The INNR Monologue

A introduction to Implicit Neural Neural Representation (INNR) models

Introduction

For practitioners of Artificial Intelligence, it is often said that the North Star of our efforts is Artificial General Intelligence (AGI). However, this rather simple goal is itself incredibly ill-defined and nebulous. There exists a large body of work that discusses the topic of the meaning of AGI and what it would mean for a machine to be truly considered intelligent. Today, I offer my own humble perspective on the topic: I believe AGI is achieved when a machine approximates the function of a human being. What do I mean by this?

The beauty of human beings and my fascination with them (and by extension AI) is the diversity and similarity among people. Despite a great and wondrous variety of thought and circumstance, there exists a remarkable amount of overlap and commonality between people that unify the human experience.
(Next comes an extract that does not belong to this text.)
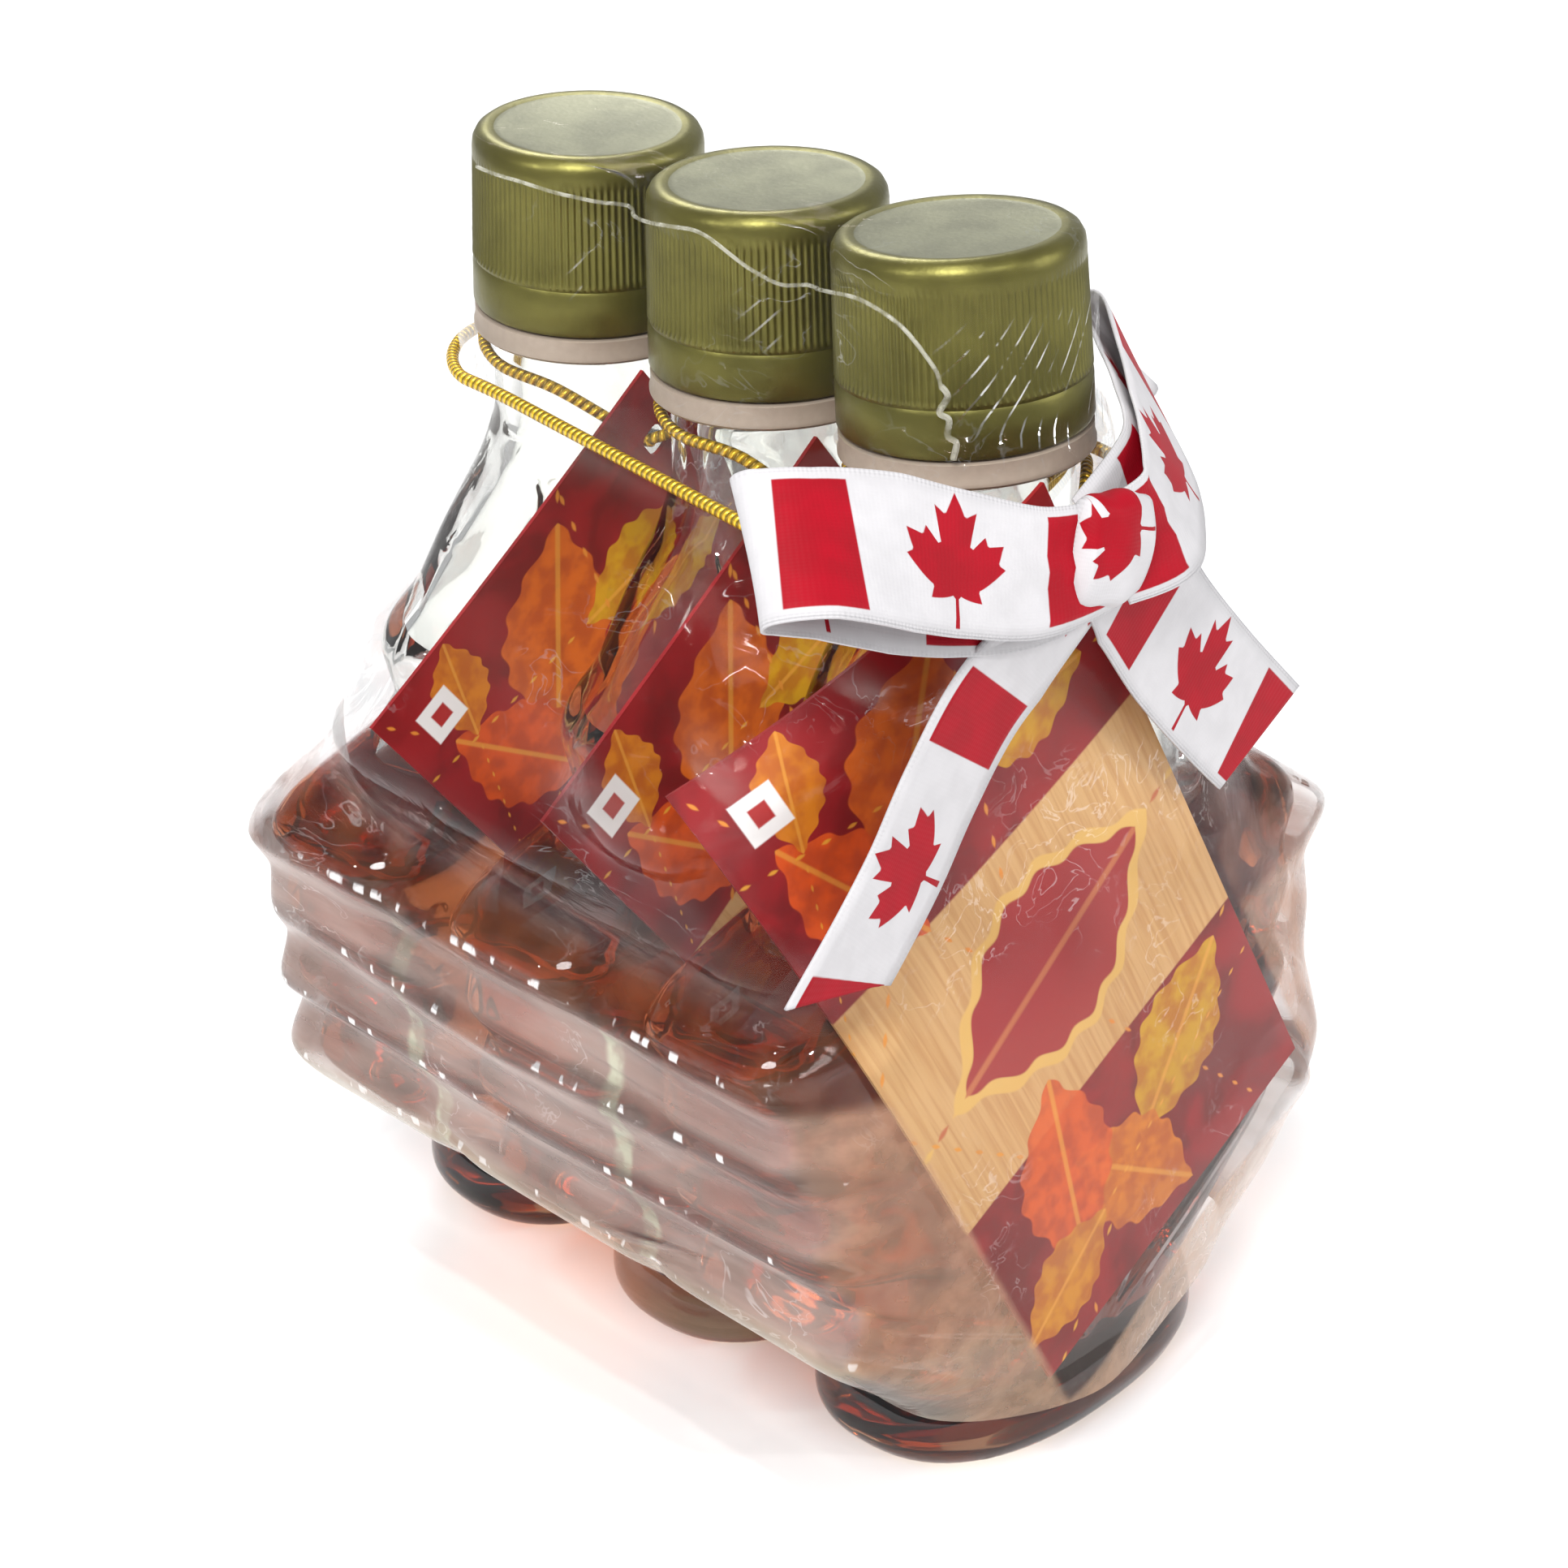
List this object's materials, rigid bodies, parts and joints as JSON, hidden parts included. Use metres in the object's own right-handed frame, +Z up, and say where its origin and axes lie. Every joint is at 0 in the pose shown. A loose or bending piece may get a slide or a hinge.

It appears that for many people, they share in learning many of the same things, resulting in clichés that, while perhaps mundane, remain true for most, if not all, individuals. It is likely that all of us, at some point, will learn through our own experiences what it means to feel pride, joy, hunger, and grief.

Indeed, these patterns, to me, speak of a greater overarching idea: there is some process through which humans must go while on the path to acquiring cognition akin to general intelligence. If we consider an individual human’s consciousness as a datum, it is this process that I believe the field should aim to replicate for machines.

Background

So how can we accomplish this goal? I turn to the recent advancements in deep learning and neural networks. Heavily oversimplifying, the aim of a neural network is to learn a particular data-generating process. By now, I’m sure you’re aware of the common narrative of learning by example, whereby we feed a neural network many examples of a particular task and it learns through convex optimization. So, in the example of an image classifier, we may feed many examples of image-label pairs so that we can approximate the mapping (or model the data-generating process) from image to label. In reality, neural networks can learn any such function (see Universal Approximation Theorem).

HyperNetworks

Learning a mapping from image to label is all well and good, but in my mind, to achieve true AGI, we must answer the question: “What is the data-generating process for cognition?” If we can define such a function, then is it possible to learn it? The answer (unsurprisingly) is yes! Metalearning is a field that aims to address these questions. While there are a variety of different approaches to meta-learning, in this blog post, I aim to focus on one: hypernetworks.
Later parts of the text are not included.